Foxygen – We Are the 21st
Century Ambassadors of Peace & Magic (3/5)
Contemporary rock music has been decried as an anachronism
in the world of hip hop and electronica, the sonic equivalent of literature’s
“dead white men.” All the trendy blogs
and publications (or wannabe trendy blogs and publications) have produced at
least one article attacking modern rock music for being stuck in the past. But these same publications also happen to
reward rock musicians who have an uncanny ability to ape past rock luminaries. I won’t go too far down the rabbit hole on
the subject of “originality,” but I will suggest that if you make music using a
computer instead of a guitar this doesn’t make you any less indebted to those
who came before you. (I’m often surprised by how much electronic dance music
sounds like it could have been made fifteen or twenty years ago). The problem with Foxygen’s album, We Are the 21st Century
Ambassadors of Peace & Magic, isn’t that the band wears its influences
on its sleeves. It’s that the musicians
have yet to figure out how to smoothly integrate their influences into a
satisfying sound.
Foxygen’s songs can be divided into two camps: one,
contained pop songs and two, messy rock collages. I’ll start with their smart, bite sized tracks
first, because they are the most immediately satisfying moments on the
record. The album opener, “In the
Darkness,” melds the melodies of the Kinks with the horn section borrowed from Sgt. Peppers. It’s a memorable and satisfying beginning,
and it foreshadows the album’s fulcrum, “San
Francisco.” (It seems as if a band like Foxygen is
almost contractually obligated to name check San Francisco). With call and response lyrics like the
following, “[boy:] I left my love in San
Francisco / [girl] That’s okay, I was bored anyway,”

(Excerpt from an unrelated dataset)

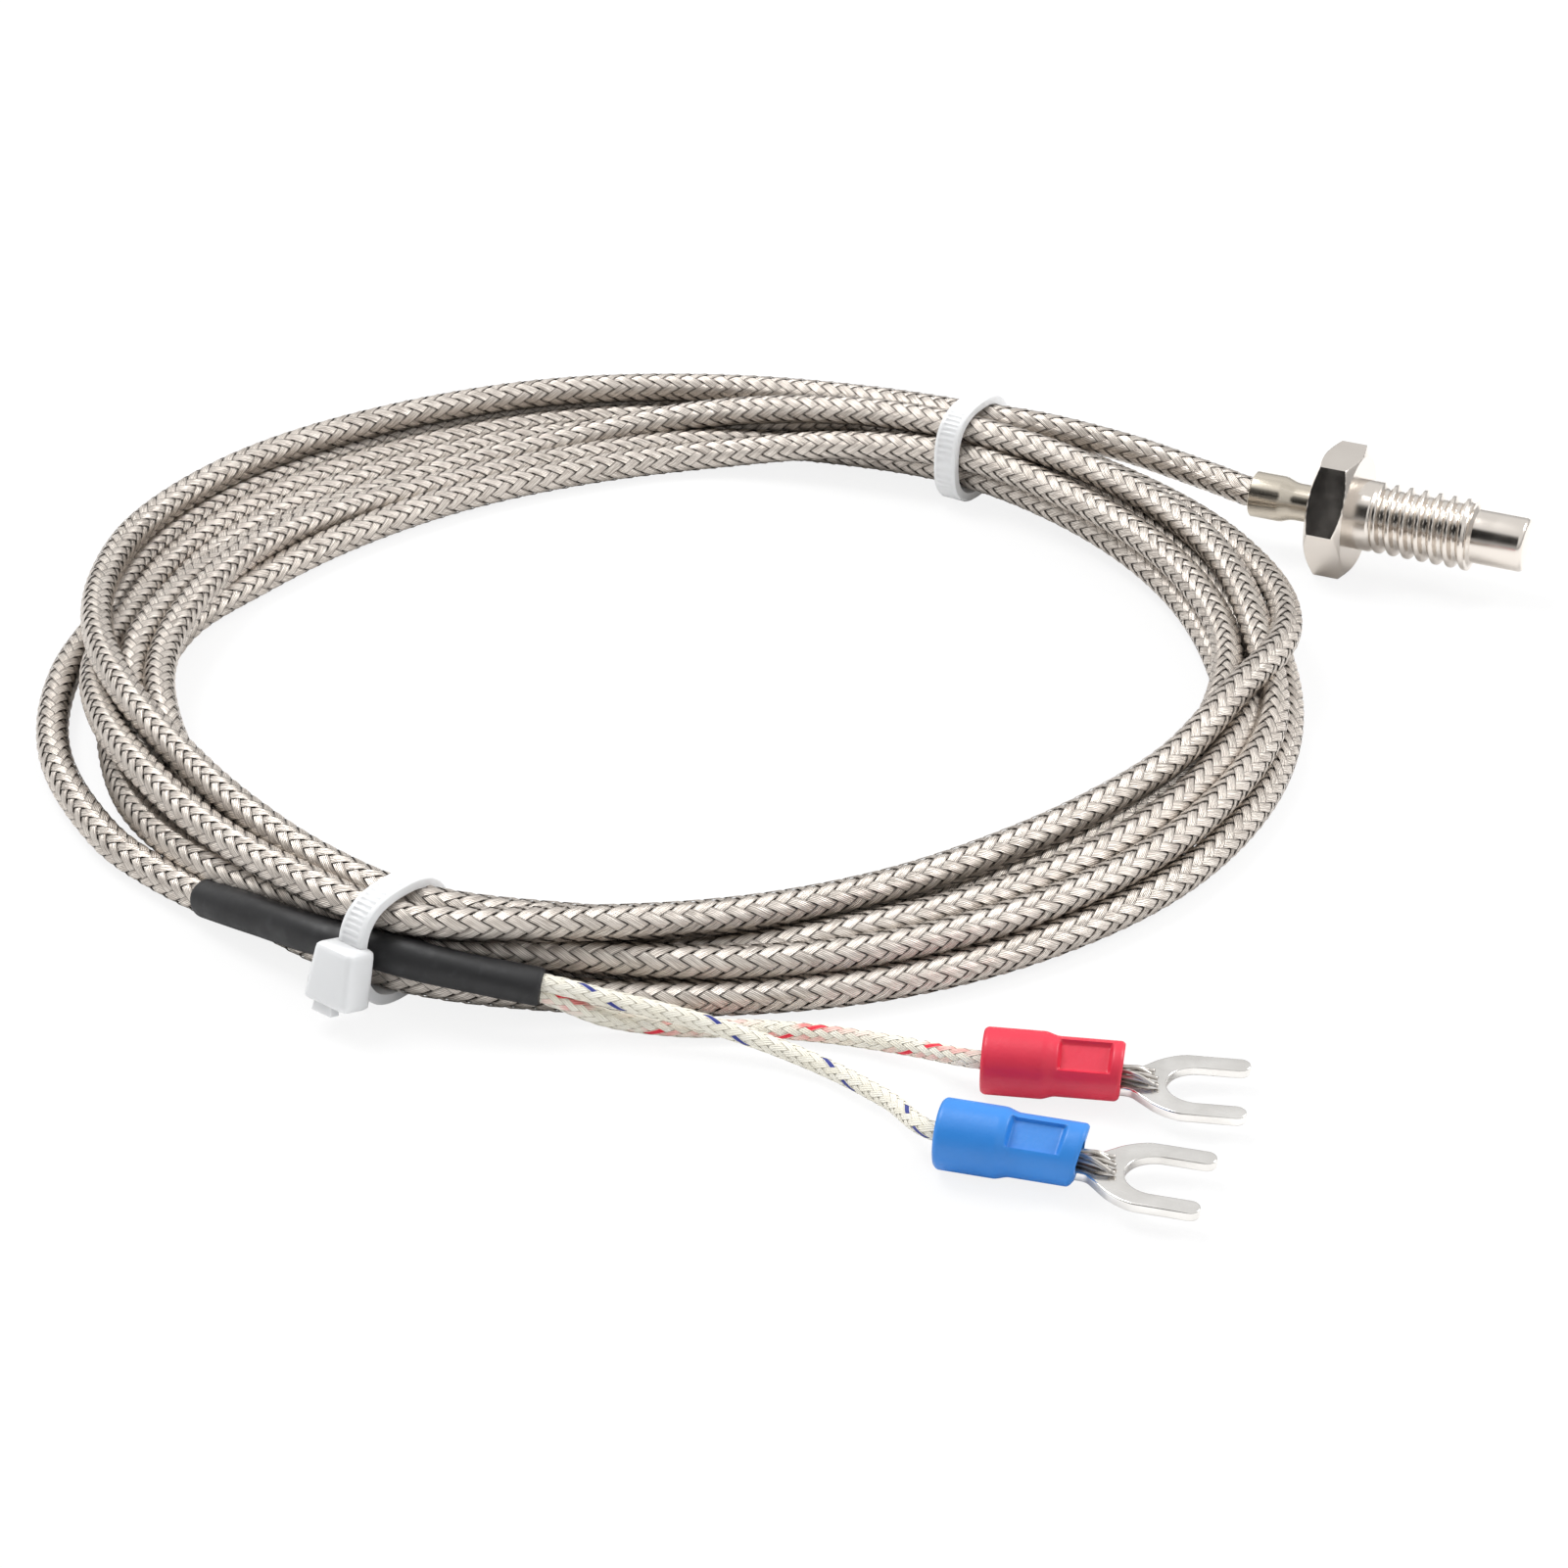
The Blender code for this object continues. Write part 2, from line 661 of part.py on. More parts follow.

Foxygen gets to showcase some humor and suggest that the band can fit both
homage and caricature into the same song.
By contrast, Foxygen’s longer, more freewheeling songs are
both more ambitious and messier. It
doesn’t help that it’s on these tracks that vocalist, Sam France, tries his
best to channel his rock and roll heroes.
There’s a moment on “No Destruction” that sounds less like a shout out
to Bob Dylan than it does a Saturday Night Live impression gone wrong. At their worse, these longer songs sound like
snippets of ideas haphazardly strung together without thought to transitions or
continuity. On the song, “Oh Yeah,”
Foxygen splice a Jackson
5 song into the middle of a T. Rex number, a combo that should work, but here
it sounds random, like they’re flipping back and forth between two radio
stations.
Foxygen’s intense knowledge of rock and roll’s back
catalogue is at times reminiscent of sampling in hip hop. But where the best hip hop DJs manage to take
disparate sounds that have no business inhabiting the same song and yet somehow
make them sound like perfect compliments, here Foxygen takes sounds that should
work together and somehow manages to make them clash. The exception is perhaps “On Blue Mountain,”
which moves from one idea to the next, taking unexpected detours when
necessary, but all the while building towards something greater than its
parts. This song represents the Platonic
ideal of Foxygen in practice. Obviously,
this band is talented, and they might even turn in a masterpiece if only they
could harness their gifts for the greater good of rock and roll.